== DATASET CONTENT

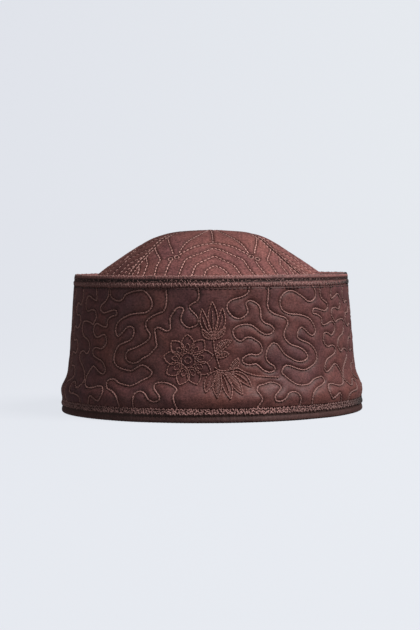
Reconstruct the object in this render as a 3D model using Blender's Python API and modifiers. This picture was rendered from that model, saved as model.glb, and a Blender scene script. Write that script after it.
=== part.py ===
"""Quilted cloth dervish cap: a tall coned band with a rolled top edge and a rolled hem,
and a low crown of four gores sewn inside the band.

Metres, +Z up. The front of the cap faces -Y. The origin is at the middle of the circle
that the cap stands on.
"""

import math
from collections import namedtuple

import bmesh
import bpy

MM = 0.001

# Driving dimensions of the whole cap
SEGMENTS = 64
SEAM_GAP = 0.3 * MM
CAP_HEIGHT = 110.2 * MM
BAND_TOP = 83.2 * MM

# The band's outside: a straight cone from the rim down, which flares out above the hem
RIM_RADIUS = 83.5 * MM
CONE_SLOPE = 0.080
FLARE = 2.3 * MM
FLARE_START = 28.0 * MM
FLARE_END = 14.0 * MM
BAND_WALL = 3.2 * MM
CONE_STATIONS = 5
FLARE_STATIONS = 5

# The rolled edge on top of the band
TOP_EDGE_HEIGHT = 6.2 * MM
TOP_EDGE_WIDTH = 4.0 * MM
TOP_EDGE_ROUND = 1.9 * MM
TOP_EDGE_FOOT_ROUND = 0.5 * MM

# The rolled hem under the band, with a narrow flat that the cap stands on
HEM_RADIUS = 92.4 * MM
HEM_WIDTH = 4.8 * MM
HEM_HEIGHT = 8.0 * MM
HEM_SHOULDER_ROUND = 0.6 * MM
HEM_FOOT_ROUND = 1.6 * MM
ROUND_STEPS = 3

# The crown: four gores meet in ridges on the diagonals, so a section across it is a
# rounded square near the top and a circle where it is sewn to the band
CROWN_WALL = 2.0 * MM
GORES = 4
SEAM_TURN_HEIGHT = 75.4 * MM
SEAM_END_HEIGHT = 66.0 * MM
SEAM_STATIONS = 3

CrownRow = namedtuple("CrownRow", "radius height ridge")
# radius and height: the middle of a gore. ridge: how much higher the diagonal is there.
CROWN_ROWS = (
    CrownRow(10.0 * MM, 110.0 * MM, 0.0 * MM),
    CrownRow(20.0 * MM, 109.1 * MM, 0.3 * MM),
    CrownRow(28.0 * MM, 107.3 * MM, 1.1 * MM),
    CrownRow(35.0 * MM, 104.4 * MM, 2.9 * MM),
    CrownRow(41.5 * MM, 101.1 * MM, 4.1 * MM),
    CrownRow(50.0 * MM, 96.1 * MM, 3.3 * MM),
    CrownRow(60.0 * MM, 89.5 * MM, 2.9 * MM),
    CrownRow(69.0 * MM, 83.2 * MM, 2.1 * MM),
    CrownRow(75.5 * MM, 78.9 * MM, 0.8 * MM),
    CrownRow(78.8 * MM, 76.9 * MM, 0.0 * MM),
)

ClothLook = namedtuple("ClothLook", "red green blue roughness")
CROWN_CLOTH = ClothLook(0.135, 0.062, 0.058, 0.62)
BAND_CLOTH = ClothLook(0.105, 0.047, 0.045, 0.62)
EDGE_CLOTH = ClothLook(0.085, 0.038, 0.035, 0.75)
HEM_CLOTH = ClothLook(0.070, 0.030, 0.027, 0.78)


def clear_scene():
    """Removes every object that the scene starts with."""
    for thing in list(bpy.data.objects):
        bpy.data.objects.remove(thing, do_unlink=True)


def cloth_material(name, look):
    """A plain woven cloth."""
    material = bpy.data.materials.new(name)
    material.use_nodes = True
    shader = material.node_tree.nodes["Principled BSDF"]
    shader.inputs["Base Color"].default_value = (look.red, look.green, look.blue, 1.0)
    shader.inputs["Roughness"].default_value = look.roughness
    shader.inputs["Metallic"].default_value = 0.0
    return material


def smooth_step(share):
    """0 below 0, 1 above 1, and an even S between."""
    held = min(max(share, 0.0), 1.0)
    return held * held * (3.0 - 2.0 * held)


def band_radius(height):
    """The band's outer radius: the cone's, plus the flare above the hem."""
    cone = RIM_RADIUS + CONE_SLOPE * (BAND_TOP - height)
    flare = smooth_step((FLARE_START - height) / (FLARE_START - FLARE_END))
    return cone + FLARE * flare


def spread(first, last, count):
    """count numbers from first to last, evenly apart."""
    return [first + (last - first) * step / (count - 1) for step in range(count)]


def band_heights():
    """Heights of the band's stations from the top down, closest in the flare."""
    top = BAND_TOP - TOP_EDGE_HEIGHT - SEAM_GAP
    foot = HEM_HEIGHT + SEAM_GAP
    heights = spread(top, FLARE_START, CONE_STATIONS)
    heights += spread(FLARE_START, FLARE_END, FLARE_STATIONS)[1:]
    heights.append(foot)
    return heights


def rounded_section(inner, outer, low, high, top_round, foot_round):
    """A closed section for a ring, as (radius, height) points.

    It runs down its outer side and back up the inner one, with each corner a quarter arc.
    """
    corners = (
        (outer - top_round, high - top_round, top_round, 90.0),
        (outer - foot_round, low + foot_round, foot_round, 0.0),
        (inner + foot_round, low + foot_round, foot_round, -90.0),
        (inner + top_round, high - top_round, top_round, -180.0),
    )
    points = []
    for middle_radius, middle_height, size, start in corners:
        for step in range(ROUND_STEPS + 1):
            angle = math.radians(start - 90.0 * step / ROUND_STEPS)
            radius = middle_radius + size * math.cos(angle)
            height = middle_height + size * math.sin(angle)
            points.append((radius, height))
    return points


def turned(name, profile, closed, collection, material):
    """A profile in the XZ plane, turned once round Z with a Screw modifier."""
    count = len(profile)
    edges = [(step, step + 1) for step in range(count - 1)]
    if closed:
        edges.append((count - 1, 0))
    mesh = bpy.data.meshes.new(name)
    mesh.from_pydata([(radius, 0.0, height) for radius, height in profile], edges, [])
    mesh.materials.append(material)
    piece = bpy.data.objects.new(name, mesh)
    collection.objects.link(piece)
    screw = piece.modifiers.new("turn", "SCREW")
    screw.axis = "Z"
    screw.angle = 2.0 * math.pi
    screw.steps = SEGMENTS
    screw.render_steps = SEGMENTS
    screw.use_merge_vertices = True
    screw.merge_threshold = 0.00001
    screw.use_smooth_shade = True
    return piece


def thicken(piece, wall):
    """Gives an open cloth surface its thickness, on the inside."""
    shell = piece.modifiers.new("cloth", "SOLIDIFY")
    shell.thickness = wall
    shell.offset = -1.0
    shell.use_even_offset = True
    shell.use_rim = True


def crown_ring(row):
    """One section of the crown: a circle that rises towards the diagonals."""
    points = []
    for step in range(SEGMENTS):
        angle = 2.0 * math.pi * step / SEGMENTS
        lift = row.ridge * (1.0 - math.cos(GORES * angle)) / 2.0
        points.append(
            (row.radius * math.cos(angle), row.radius * math.sin(angle), row.height + lift)
        )
    return points


def seam_rows():
    """The crown's seam allowance, turned down along the inside of the band."""
    rows = []
    for height in spread(SEAM_TURN_HEIGHT, SEAM_END_HEIGHT, SEAM_STATIONS):
        rows.append(CrownRow(band_radius(height) - BAND_WALL - SEAM_GAP, height, 0.0))
    return rows


def make_crown(collection, material):
    """Lofts the crown through its sections, from the apex down to the seam."""
    mesh = bpy.data.meshes.new("crown")
    build = bmesh.new()
    apex = build.verts.new((0.0, 0.0, CAP_HEIGHT))
    rings = []
    for row in list(CROWN_ROWS) + seam_rows():
        rings.append([build.verts.new(point) for point in crown_ring(row)])
    for step in range(SEGMENTS):
        after = (step + 1) % SEGMENTS
        build.faces.new((apex, rings[0][step], rings[0][after]))
        for upper, lower in zip(rings, rings[1:]):
            build.faces.new((upper[step], lower[step], lower[after], upper[after]))
    build.to_mesh(mesh)
    build.free()
    mesh.shade_smooth()
    mesh.materials.append(material)
    crown = bpy.data.objects.new("crown", mesh)
    collection.objects.link(crown)
    thicken(crown, CROWN_WALL)
    return crown


def make_band(collection, material):
    """The coned side wall, which flares out above the hem."""
    profile = [(band_radius(height), height) for height in band_heights()]
    band = turned("band", profile, False, collection, material)
    thicken(band, BAND_WALL)
    return band


def make_top_edge(collection, material):
    """The rolled edge along the top of the band."""
    outer = band_radius(BAND_TOP - TOP_EDGE_HEIGHT)
    section = rounded_section(
        outer - TOP_EDGE_WIDTH,
        outer,
        BAND_TOP - TOP_EDGE_HEIGHT,
        BAND_TOP,
        TOP_EDGE_ROUND,
        TOP_EDGE_FOOT_ROUND,
    )
    return turned("top_edge", section, True, collection, material)


def make_bottom_hem(collection, material):
    """The rolled hem, whose flat foot the cap stands on."""
    section = rounded_section(
        HEM_RADIUS - HEM_WIDTH,
        HEM_RADIUS,
        0.0,
        HEM_HEIGHT,
        HEM_SHOULDER_ROUND,
        HEM_FOOT_ROUND,
    )
    return turned("bottom_hem", section, True, collection, material)


def main():
    """Builds the four pieces in a collection of their own."""
    clear_scene()
    cap = bpy.data.collections.new("dervish_cap")
    bpy.context.scene.collection.children.link(cap)
    make_crown(cap, cloth_material("crown_cloth", CROWN_CLOTH))
    make_band(cap, cloth_material("band_cloth", BAND_CLOTH))
    make_top_edge(cap, cloth_material("edge_cloth", EDGE_CLOTH))
    make_bottom_hem(cap, cloth_material("hem_cloth", HEM_CLOTH))


main()
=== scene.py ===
"""The looks of a quilted dervish cap: padded satin, cord quilting, rolled edges and embroidery.

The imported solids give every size. Lengths here are millimetres until a mesh is made, when they
become metres. The cap stands on its hem at Z = 0 and its front faces -Y.

On the band a point is (along, height): along is the arc from the middle of the front at
TILE_RADIUS, to the right as seen from the front. On the crown a point is (across, out): the cloth
spread flat round its apex, with out towards the front.
"""

import logging
import math
from dataclasses import dataclass, field
from enum import Enum

import bpy
import numpy as np
from mathutils import Matrix, Vector


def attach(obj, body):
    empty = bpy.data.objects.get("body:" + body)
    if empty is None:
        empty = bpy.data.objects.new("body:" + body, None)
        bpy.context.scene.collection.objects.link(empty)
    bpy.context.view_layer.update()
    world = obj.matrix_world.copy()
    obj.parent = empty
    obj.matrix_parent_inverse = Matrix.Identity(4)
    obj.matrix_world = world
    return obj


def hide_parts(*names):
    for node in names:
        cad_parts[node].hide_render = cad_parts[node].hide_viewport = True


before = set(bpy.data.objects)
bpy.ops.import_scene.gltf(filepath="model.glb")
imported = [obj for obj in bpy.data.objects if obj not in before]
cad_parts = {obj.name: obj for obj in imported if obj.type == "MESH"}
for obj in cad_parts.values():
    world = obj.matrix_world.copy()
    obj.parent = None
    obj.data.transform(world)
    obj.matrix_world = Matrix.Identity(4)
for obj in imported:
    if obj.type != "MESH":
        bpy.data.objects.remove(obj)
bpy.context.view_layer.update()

BODY = "root"
MM = 0.001
LOG = logging.getLogger("dervish_cap")

Array = np.ndarray
Mesh = tuple[np.ndarray, np.ndarray]
Piece = bpy.types.Object
Points = list[tuple[float, float]]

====

### WHAT NEEDS TO BE DONE
Print the listing above from its first line through the line with "and a low crown", and stop there.

### COMPLETE RESPONSE
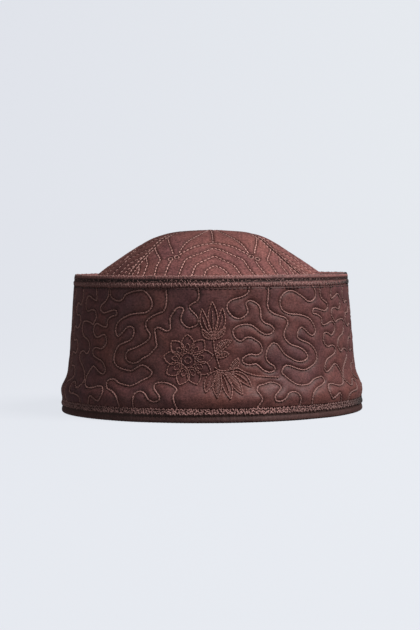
Reconstruct the object in this render as a 3D model using Blender's Python API and modifiers. This picture was rendered from that model, saved as model.glb, and a Blender scene script. Write that script after it.
=== part.py ===
"""Quilted cloth dervish cap: a tall coned band with a rolled top edge and a rolled hem,
and a low crown of four gores sewn inside the band.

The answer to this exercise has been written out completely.